> [Written problem]: Collect all lines below with the string "empty".

· · · · ·

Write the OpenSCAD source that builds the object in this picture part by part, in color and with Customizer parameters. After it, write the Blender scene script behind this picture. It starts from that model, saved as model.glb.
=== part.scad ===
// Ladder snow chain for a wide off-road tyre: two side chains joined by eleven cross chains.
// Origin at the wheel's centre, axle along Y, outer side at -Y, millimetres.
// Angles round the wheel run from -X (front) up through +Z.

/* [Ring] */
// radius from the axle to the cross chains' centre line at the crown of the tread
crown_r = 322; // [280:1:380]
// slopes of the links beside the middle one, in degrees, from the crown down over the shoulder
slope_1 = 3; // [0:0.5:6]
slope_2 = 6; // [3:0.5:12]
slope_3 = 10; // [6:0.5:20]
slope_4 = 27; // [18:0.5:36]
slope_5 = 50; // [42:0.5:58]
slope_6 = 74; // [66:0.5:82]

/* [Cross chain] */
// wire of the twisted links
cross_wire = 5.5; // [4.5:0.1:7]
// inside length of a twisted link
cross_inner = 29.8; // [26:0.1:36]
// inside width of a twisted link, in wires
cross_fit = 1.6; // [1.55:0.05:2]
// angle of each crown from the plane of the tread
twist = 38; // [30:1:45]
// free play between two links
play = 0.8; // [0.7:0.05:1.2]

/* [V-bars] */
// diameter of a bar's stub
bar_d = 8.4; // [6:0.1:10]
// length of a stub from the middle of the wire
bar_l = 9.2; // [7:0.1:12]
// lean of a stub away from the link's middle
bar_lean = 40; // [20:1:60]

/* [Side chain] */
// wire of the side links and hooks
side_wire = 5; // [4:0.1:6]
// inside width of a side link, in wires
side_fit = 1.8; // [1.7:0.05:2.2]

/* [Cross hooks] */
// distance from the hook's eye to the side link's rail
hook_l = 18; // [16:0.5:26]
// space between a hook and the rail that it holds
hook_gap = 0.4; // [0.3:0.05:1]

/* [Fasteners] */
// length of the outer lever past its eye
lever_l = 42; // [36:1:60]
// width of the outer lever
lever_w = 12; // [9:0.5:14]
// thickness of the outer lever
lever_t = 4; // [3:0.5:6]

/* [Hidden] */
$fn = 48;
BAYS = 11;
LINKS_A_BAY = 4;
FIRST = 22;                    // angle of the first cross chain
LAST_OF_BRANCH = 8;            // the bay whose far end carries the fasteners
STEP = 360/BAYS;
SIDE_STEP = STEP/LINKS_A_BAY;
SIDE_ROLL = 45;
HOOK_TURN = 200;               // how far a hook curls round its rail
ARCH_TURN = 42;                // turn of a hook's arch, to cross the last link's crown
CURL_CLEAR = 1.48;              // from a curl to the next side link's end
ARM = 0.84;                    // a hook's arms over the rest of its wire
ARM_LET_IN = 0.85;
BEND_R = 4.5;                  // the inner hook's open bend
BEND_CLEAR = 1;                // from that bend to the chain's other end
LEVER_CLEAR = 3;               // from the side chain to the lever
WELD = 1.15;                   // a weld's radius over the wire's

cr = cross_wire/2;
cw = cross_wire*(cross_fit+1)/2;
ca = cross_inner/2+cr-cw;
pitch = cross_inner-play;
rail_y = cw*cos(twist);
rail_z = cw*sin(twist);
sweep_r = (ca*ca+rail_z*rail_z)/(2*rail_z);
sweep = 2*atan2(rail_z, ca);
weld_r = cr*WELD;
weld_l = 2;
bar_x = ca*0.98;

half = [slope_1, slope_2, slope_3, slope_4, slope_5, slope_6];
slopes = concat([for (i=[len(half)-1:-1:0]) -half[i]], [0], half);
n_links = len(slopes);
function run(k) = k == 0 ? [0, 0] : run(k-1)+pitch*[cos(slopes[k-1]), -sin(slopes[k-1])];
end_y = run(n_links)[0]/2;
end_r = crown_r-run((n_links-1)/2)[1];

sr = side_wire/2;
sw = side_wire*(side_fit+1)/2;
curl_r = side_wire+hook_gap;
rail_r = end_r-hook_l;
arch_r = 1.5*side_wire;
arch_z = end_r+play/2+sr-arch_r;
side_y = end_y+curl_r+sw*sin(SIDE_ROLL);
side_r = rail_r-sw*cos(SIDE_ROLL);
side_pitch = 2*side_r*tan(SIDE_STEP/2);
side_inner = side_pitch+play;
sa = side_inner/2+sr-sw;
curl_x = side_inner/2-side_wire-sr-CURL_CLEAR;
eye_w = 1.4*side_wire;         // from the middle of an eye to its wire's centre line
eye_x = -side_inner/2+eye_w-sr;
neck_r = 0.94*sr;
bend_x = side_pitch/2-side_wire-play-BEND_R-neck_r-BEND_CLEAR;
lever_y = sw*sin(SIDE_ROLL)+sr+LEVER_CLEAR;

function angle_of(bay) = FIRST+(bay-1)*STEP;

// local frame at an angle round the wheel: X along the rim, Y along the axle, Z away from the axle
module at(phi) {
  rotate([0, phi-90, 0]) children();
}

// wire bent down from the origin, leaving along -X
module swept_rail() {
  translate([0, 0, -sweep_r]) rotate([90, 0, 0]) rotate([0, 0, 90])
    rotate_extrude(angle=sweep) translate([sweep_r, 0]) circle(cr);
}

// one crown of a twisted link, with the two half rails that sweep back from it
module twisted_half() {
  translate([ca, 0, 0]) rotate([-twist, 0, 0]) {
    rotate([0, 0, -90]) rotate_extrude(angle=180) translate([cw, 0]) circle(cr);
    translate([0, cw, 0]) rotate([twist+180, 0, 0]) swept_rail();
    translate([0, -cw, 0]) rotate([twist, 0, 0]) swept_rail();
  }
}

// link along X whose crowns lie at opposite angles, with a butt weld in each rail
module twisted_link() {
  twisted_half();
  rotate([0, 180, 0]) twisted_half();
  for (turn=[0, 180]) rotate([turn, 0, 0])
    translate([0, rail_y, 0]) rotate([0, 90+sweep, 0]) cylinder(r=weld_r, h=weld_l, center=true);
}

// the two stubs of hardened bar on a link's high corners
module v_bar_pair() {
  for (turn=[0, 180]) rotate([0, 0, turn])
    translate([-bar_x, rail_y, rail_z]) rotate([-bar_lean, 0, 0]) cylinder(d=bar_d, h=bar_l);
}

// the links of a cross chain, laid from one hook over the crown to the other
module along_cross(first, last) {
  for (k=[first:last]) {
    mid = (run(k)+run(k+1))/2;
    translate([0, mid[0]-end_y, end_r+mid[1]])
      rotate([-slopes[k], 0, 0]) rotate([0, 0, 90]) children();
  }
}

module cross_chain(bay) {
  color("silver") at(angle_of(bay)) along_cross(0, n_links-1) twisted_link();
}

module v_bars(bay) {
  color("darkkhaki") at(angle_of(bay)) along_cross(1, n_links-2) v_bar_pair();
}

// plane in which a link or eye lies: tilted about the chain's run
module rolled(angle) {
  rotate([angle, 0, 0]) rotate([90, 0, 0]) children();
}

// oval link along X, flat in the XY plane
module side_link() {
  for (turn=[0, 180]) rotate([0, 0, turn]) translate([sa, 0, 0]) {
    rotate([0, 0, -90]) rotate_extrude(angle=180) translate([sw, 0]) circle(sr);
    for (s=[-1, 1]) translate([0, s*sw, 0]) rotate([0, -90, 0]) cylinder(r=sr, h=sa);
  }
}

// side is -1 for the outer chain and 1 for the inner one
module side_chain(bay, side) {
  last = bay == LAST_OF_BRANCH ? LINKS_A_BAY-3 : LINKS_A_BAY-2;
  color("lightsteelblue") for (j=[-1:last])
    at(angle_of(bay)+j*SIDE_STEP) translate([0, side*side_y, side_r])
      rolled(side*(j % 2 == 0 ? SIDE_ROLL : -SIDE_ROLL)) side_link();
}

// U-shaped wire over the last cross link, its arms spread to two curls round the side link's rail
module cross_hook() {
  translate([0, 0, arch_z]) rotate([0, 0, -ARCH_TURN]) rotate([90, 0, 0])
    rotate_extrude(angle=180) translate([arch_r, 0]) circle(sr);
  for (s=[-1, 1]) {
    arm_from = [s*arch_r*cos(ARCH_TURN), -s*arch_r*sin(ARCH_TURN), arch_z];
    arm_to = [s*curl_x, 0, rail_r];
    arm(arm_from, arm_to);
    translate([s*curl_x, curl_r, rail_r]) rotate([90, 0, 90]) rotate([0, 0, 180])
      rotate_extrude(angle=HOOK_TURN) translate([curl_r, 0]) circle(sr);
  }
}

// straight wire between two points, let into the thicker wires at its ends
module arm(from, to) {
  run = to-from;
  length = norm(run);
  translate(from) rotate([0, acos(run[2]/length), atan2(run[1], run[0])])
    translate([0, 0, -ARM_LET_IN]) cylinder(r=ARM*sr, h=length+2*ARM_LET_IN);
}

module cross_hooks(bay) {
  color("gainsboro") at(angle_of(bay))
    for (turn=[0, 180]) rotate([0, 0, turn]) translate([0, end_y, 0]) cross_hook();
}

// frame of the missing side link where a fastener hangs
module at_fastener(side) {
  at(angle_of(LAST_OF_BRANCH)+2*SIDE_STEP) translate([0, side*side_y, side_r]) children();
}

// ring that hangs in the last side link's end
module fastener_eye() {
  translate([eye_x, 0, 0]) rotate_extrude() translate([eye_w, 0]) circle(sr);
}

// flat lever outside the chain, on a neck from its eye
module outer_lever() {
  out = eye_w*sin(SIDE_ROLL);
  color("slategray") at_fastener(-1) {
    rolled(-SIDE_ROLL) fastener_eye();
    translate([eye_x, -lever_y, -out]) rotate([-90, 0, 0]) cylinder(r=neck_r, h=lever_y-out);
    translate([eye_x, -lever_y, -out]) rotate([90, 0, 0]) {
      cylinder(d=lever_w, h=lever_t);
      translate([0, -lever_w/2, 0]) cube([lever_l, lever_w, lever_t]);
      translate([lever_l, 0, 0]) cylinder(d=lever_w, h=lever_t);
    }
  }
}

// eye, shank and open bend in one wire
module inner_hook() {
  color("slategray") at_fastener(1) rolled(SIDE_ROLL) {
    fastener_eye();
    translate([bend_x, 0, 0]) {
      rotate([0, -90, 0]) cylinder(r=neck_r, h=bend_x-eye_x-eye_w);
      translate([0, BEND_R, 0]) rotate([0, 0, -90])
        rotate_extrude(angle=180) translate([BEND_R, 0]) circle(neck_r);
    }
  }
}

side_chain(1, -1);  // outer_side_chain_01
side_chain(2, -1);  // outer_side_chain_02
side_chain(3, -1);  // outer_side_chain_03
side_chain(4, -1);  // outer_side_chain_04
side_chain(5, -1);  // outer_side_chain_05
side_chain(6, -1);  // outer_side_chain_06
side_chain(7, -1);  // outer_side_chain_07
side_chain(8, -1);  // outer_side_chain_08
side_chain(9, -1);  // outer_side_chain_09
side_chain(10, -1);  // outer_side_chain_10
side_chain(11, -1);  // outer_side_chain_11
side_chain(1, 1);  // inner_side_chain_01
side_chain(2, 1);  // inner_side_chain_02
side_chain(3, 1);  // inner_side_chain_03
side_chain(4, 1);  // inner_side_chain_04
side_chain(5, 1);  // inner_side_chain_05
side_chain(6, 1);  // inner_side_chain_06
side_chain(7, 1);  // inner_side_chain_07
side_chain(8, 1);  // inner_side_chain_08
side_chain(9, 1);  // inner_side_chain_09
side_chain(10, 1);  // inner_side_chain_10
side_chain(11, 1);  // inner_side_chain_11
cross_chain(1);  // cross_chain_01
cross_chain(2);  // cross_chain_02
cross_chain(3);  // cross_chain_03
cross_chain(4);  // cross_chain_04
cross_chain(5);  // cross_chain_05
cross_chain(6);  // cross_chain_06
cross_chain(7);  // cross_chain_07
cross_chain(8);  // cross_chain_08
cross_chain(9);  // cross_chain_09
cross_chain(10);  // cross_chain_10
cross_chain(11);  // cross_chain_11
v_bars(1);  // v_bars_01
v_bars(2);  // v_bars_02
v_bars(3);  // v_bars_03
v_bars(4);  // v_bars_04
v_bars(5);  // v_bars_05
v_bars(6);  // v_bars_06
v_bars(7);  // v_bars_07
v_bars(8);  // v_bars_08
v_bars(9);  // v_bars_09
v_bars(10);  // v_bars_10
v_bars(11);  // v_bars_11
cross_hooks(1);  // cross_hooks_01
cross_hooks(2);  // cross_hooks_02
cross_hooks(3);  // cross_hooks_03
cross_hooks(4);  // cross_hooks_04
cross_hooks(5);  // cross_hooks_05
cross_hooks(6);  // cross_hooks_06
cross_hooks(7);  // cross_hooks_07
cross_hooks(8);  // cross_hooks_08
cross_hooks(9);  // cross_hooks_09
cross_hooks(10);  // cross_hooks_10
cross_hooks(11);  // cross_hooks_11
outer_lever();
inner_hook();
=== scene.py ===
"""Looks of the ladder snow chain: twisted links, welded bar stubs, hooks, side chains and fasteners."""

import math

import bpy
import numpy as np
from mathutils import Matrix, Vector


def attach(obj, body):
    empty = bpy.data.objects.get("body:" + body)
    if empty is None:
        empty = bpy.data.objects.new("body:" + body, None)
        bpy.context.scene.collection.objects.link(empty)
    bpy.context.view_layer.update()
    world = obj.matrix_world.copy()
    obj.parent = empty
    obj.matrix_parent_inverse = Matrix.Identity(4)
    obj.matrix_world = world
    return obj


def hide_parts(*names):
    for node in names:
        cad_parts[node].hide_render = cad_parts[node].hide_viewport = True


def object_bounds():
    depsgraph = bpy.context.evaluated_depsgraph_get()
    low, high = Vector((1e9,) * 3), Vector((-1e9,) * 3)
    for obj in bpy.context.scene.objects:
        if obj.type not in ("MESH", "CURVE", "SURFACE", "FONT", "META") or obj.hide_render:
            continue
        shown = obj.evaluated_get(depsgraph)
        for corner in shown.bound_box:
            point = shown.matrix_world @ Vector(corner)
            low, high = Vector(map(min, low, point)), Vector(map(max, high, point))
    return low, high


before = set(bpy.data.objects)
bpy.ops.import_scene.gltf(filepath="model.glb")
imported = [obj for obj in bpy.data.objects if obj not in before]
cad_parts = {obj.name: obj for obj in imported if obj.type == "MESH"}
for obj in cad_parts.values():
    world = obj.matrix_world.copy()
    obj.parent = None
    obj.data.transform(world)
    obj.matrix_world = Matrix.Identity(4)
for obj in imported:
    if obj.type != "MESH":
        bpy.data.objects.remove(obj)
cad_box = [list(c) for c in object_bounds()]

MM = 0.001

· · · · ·

> [The answer]:
    empty = bpy.data.objects.get("body:" + body)
    if empty is None:
        empty = bpy.data.objects.new("body:" + body, None)
        bpy.context.scene.collection.objects.link(empty)
    obj.parent = empty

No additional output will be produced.